The Zika virus isolated in the year 1947 has resulted in several outbreaks. A global medical emergency was declared by the World Health Organization owing to severe outbreaks in different parts of the world. Zika virus infection results in a condition called microcephaly in infants. Microcephaly is characterized by a small head circumference in newborn babies. It also results in a severe damage to the nervous tissues in the brain. Professor of Clinical Pediatrics, Karin Nielsen-Saines describes a whole lot of other complications associated with Zika virus infection. Clinical studies reveal that Zika virus infection raises the risk of miscarriages.
As per the reports printed in the New England Journal of Medicine, Zika virus infection could also lead to a poorly developed placenta, growth related complications, brain damage, a minimal amount of amniotic fluid, blindness and deafness. Karin Nielsen-Saines highlights the need for more clinical studies to confirm on the devastating outcomes of Zika virus infection. Owing to the widespread Zika virus infection in Brazil, more newborn babies were affected by microcephaly. It resulted in increased mortality rates and stillbirths. This led to a rush of clinical studies to explore the possible link between the Zika virus and the resulting consequences.

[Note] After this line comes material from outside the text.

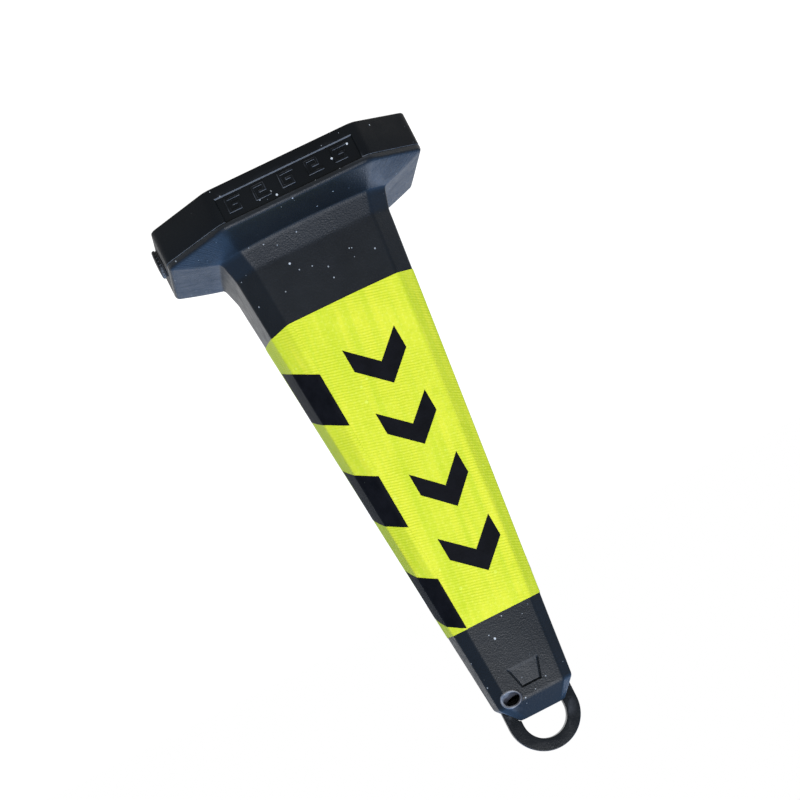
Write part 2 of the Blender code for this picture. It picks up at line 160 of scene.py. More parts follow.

The first prospective study involved a comparison among a group of pregnant women who were infected with the virus with another group which was not infected. The ultrasound scan results of Zika-infected women depicted abnormalities in the fetus during pregnancy. Central nervous system abnormalities were noticed in common. The abnormalities found during ultrasound scan were confirmed as the babies were born. The group of women infected with Zika virus gave birth to babies with congenital abnormalities. The results were later confirmed by the National Institute of Allergy and Infectious Diseases. Thus, the manifold consequences of Zika virus infection in pregnant women are alarming.